Cela remonte à longtemps que les fonctionnaires et agents de l’État et tous ceux qui sont rémunérés par le Trésor public ne payaient pas d’impôt même s’il existait. La DGI a rappelé que l’IPR à 15 % pour tous est une mesure fiscale prévue de longue date. Un arrêté interministériel du 7 mai 2014 prévoyait déjà la retenue à la source mais n’était pas entré en application parce qu’on a considéré que le revenu du fonctionnaire et de l’agent de l’État était déjà imposé à l’IPR, de manière forfaitaire. Toutefois cette imposition, était inférieur à celle du smicard, nageant entre de 2 000 à 4 000 FC pour les cadres.

Aujourd’hui, il y a nécessité, explique-t-on, à la DGI : « Si nous nous en remettons maintenant à élargir cette assiette, c’est par rapport aux assignations budgétaires de l’exercice 2020. L’année dernière, la DGI a été appelée à produire 4 011 milliards de francs. Et cette année, on lui demande de produire plus de 6 266 milliards. » Sur le budget de l’État de 11 milliards de dollars, la DGI doit fournir autour de 4 milliards, soit le double de 2019.

Imposer l’IPR à l’ensemble des fonctionnaires et agents de l’État, estime-t-on au fisc, n’est que justice aujourd’hui parce que les privés le payaient déjà. Même aux travailleurs journaliers qui recherchent des petits jobs de manutention ou autres dans les quartiers industriels de Kinshasa, on retient les 15 % d’office, quel que soit le montant de rétribution en fin de journée. Alors, pourquoi pas les fonctionnaires, pourquoi pas les politiques ?

Un engagement citoyen

L’impôt est non seulement applicable à tous, mais c’est aussi un engagement citoyen vis-à-vis de la loi fiscale. C’est également un engagement international vis-à-vis du Fonds monétaire international (FMI) dans le cadre du Programme de référence en cours. Le compromis qui sortira de l’atelier résidentiel, pourra décanter le climat délétère actuel. 
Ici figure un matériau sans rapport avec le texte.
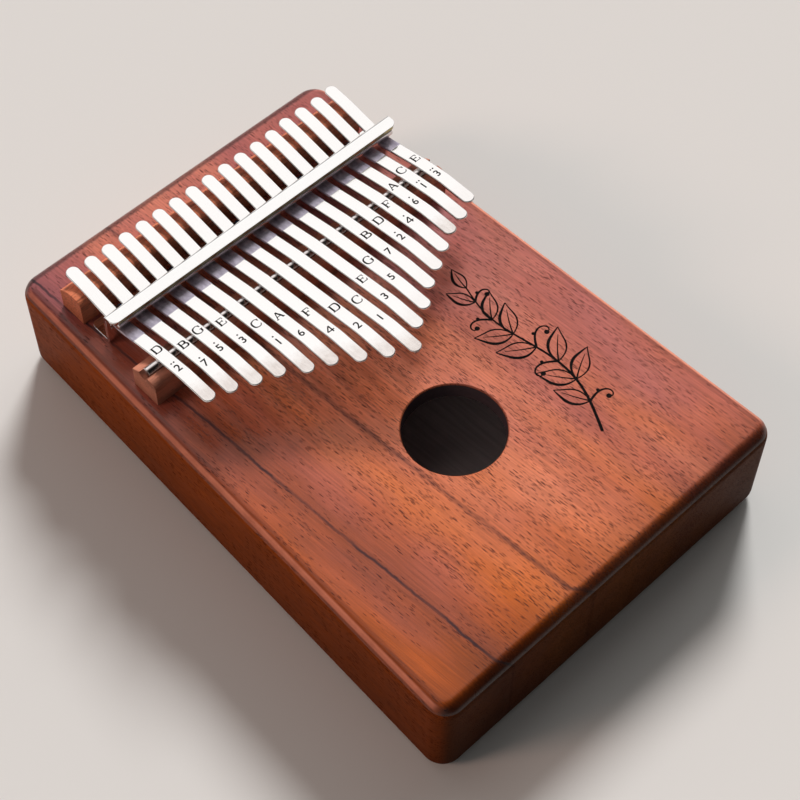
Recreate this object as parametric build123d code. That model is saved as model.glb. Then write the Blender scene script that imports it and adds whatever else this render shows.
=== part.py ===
# A seventeen-key thumb piano: a routed mahogany soundbox with spring-steel tines. Each tine rests on
# a rear bridge and on a rod in the front bridge, and is bent down between them by a pressure rod,
# which lies under the lip of a Z-shaped bracket that is screwed to the soundbox.
# Millimetres. X runs across the tines, +Y points to their fixed ends, and +Z is up. The origin is
# the centre of the soundbox's base.
import math
import os

from build123d import *

# ---- soundbox ----
BODY_LENGTH = 185.0
BODY_FRONT_WIDTH = 130.0
BODY_REAR_WIDTH = 118.0
BODY_HEIGHT = 35.0
CORNER_RADIUS = 6.5
TOP_EDGE_RADIUS = 4.2
BASE_EDGE_RADIUS = 4.2
WALL = 9.0
TOP_THICKNESS = 6.0
CAVITY_CORNER_RADIUS = 12.0
SOUND_HOLE_DIAMETER = 30.0
SOUND_HOLE_X = -1.3
SOUND_HOLE_FROM_FRONT = 61.2
SOUND_HOLE_EDGE_RADIUS = 0.5

# ---- back panel, let into a rebate round the cavity ----
PANEL_THICKNESS = 3.0
PANEL_LEDGE = 3.5
PANEL_CLEARANCE = 0.1

# ---- tines ----
# semitones above the lowest note, from the leftmost tine to the rightmost
NOTES = (26, 23, 19, 16, 12, 9, 5, 2, 0, 4, 7, 11, 14, 17, 21, 24, 28)
# how far each tine has been drawn forward of its calculated length to tune it
TUNING = (-0.2, -0.2, -0.5, -0.7, -0.1, -0.6, -0.9, -0.8, 0, 0.2, 0.7, 0.9, 0.7, -0.1, 0, 0.5, 0)
# how far each tine's rear end stands out behind the shortest of them
REAR_OVERHANG = (0.5, 0, 0, 0, 0, 0, 0, 0, 0, 0, 0, 0, 0.3, 1.0, 0.9, 0.7, 1.1)
LONGEST_PLAYING_LENGTH = 50.1
# halving a tine's length raises its note by 12 semitones over this number
LENGTH_EXPONENT = 0.559
SEMITONES_IN_OCTAVE = 12
TINE_WIDTH = 4.2
TINE_THICKNESS = 1.0
TINE_PITCH = 6.27
TINE_ROW_X = 1.9
TINE_REAR_LENGTH = 23.3
# slopes of the tine's centreline: rise over run, named from the tip to the rear end
PLAYING_SLOPE = 0.14
FRONT_BEND_BEHIND_ROD = 1.2
SETTLING_ROUNDS = 6
REAR_SLOPE = 0.19
TAIL_FROM_PRESSURE_ROD = 17.1
TAIL_SLOPE = 0.085
TIP_BEND_FROM_END = 12.0
TIP_BEND_RADIUS = 22.0
TINE_BEND_RADIUS = 14.0
TAIL_BEND_RADIUS = 40.0

# ---- front bridge and the steel rod in its groove ----
FRONT_ROD_FROM_REAR = 56.3
FRONT_ROD_HEIGHT = 9.0
ROD_DIAMETER = 3.2
FRONT_BRIDGE_MARGIN = 3.75
FRONT_BRIDGE_OFFSET = -1.7
FRONT_BRIDGE_BEFORE_ROD = 5.3
FRONT_BRIDGE_BEHIND_ROD = 4.9
FRONT_BRIDGE_OVER_ROD_AXIS = 0.3
FRONT_BRIDGE_REAR_DROP = 1.8
FRONT_BRIDGE_NOSE_RADIUS = 2.4
FRONT_ROD_END_INSET = 1.35
GROOVE_CLEARANCE = 0.05

# ---- rear bridge ----
REAR_BRIDGE_MARGIN = 1.7
REAR_BRIDGE_OFFSET = -1.35
REAR_BRIDGE_DEPTH = 9.6
REAR_BRIDGE_FROM_PRESSURE_ROD = 12.6
REAR_BRIDGE_CREST_SETBACK = 1.8
REAR_BRIDGE_NOSE_DROP = 1.4
REAR_BRIDGE_REAR_DROP = 2.3

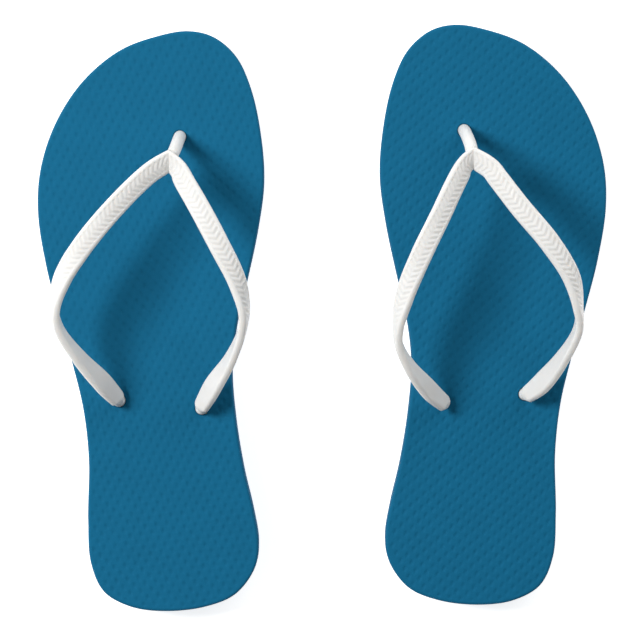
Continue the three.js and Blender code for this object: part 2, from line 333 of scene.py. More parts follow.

C’est d’ailleurs non sans raison que le 1ER Ministre a présidé le mercredi 15 janvier à la Primature une réunion avec le vice-1ER Ministre, ministre du Budget ; le ministre d’État, ministre de l’Enseignement primaire, secondaire et technique ; la ministre de la Fonction publique ; le ministre de la Santé publique ; et le vice-ministre aux Finances. La séance de travail était consacrée à la gestion des revendications syndicales en rapport avec les diverses promesses gouvernementales, lesquelles sont prises en compte dans le budget 2020. Selon des syndicalistes de la Fonction publique, il reste encore des mesures à prendre concernant les revendications pour qu’il n’y ait aucun perdant. Ils se confortent de la volonté du gouvernement d’améliorer les conditions des fonctionnaires et agents de l’État. 

Le revers de la médaille

En imposant l’IPR aux fonctionnaires et agents de l’État, certains observateurs pensent que le gouvernement ne doit pas faire les choses à moitié. Pour eux, cela doit s’accompagner de la feuille de paie qui comporte des mentions obligatoires (nom, emploi, position dans la convention collective, les références de l’organisme de sécurité sociale auquel l’employeur verse les cotisations, etc.). « Le principe universellement admis est que le bulletin de paie doit être remis au salarié au moment du versement de la rémunération, qui doit intervenir au moins une fois par mois. Le salarié doit conserver sa fiche de paie pendant toute sa vie afin de faire valoir ses droits à la retraite », expliquent-ils. 

Le bulletin de salaire est le plus souvent établi sous forme de fiche imprimée mais peut aussi être écrit à la main. Il est généralement remis directement en main propre contre décharge. Aujourd’hui, avec les progrès technologiques, il peut également être adressé sous forme de fiche de paie électronique.

La fiche de paie mentionne obligatoirement le montant de la rémunération brute du salarié, la nature et le montant de tous les ajouts et retenues réalisés sur la rémunération brute. À ce salaire brut sont donc soustraites les charges et les cotisations sociales que l’employeur paye pour le salarié. Elles comprennent les cotisations et les contributions salariales ainsi que, le plus souvent, les cotisations patronales. Tandis que le salaire net, qui figure dans la plupart des cas à la fin du bulletin de paie, correspond au montant obtenu après ces soustractions. C’est ce salaire qui est effectivement versé.

Le salaire peut éventuellement être complété par des primes (prime d’ancienneté, 13e mois…) ainsi que par des avantages en nature. Leur nature et leur montant doivent alors figurer sur le bulletin de paye. Concernant le prélèvement à la source, le bulletin de paie des salariés indique l’assiette et le taux, le montant versé ainsi que le montant du salaire qui aurait été versé avant prélèvement. Ce salaire net avant impôt est indiqué en gros caractère sur la fiche de paie.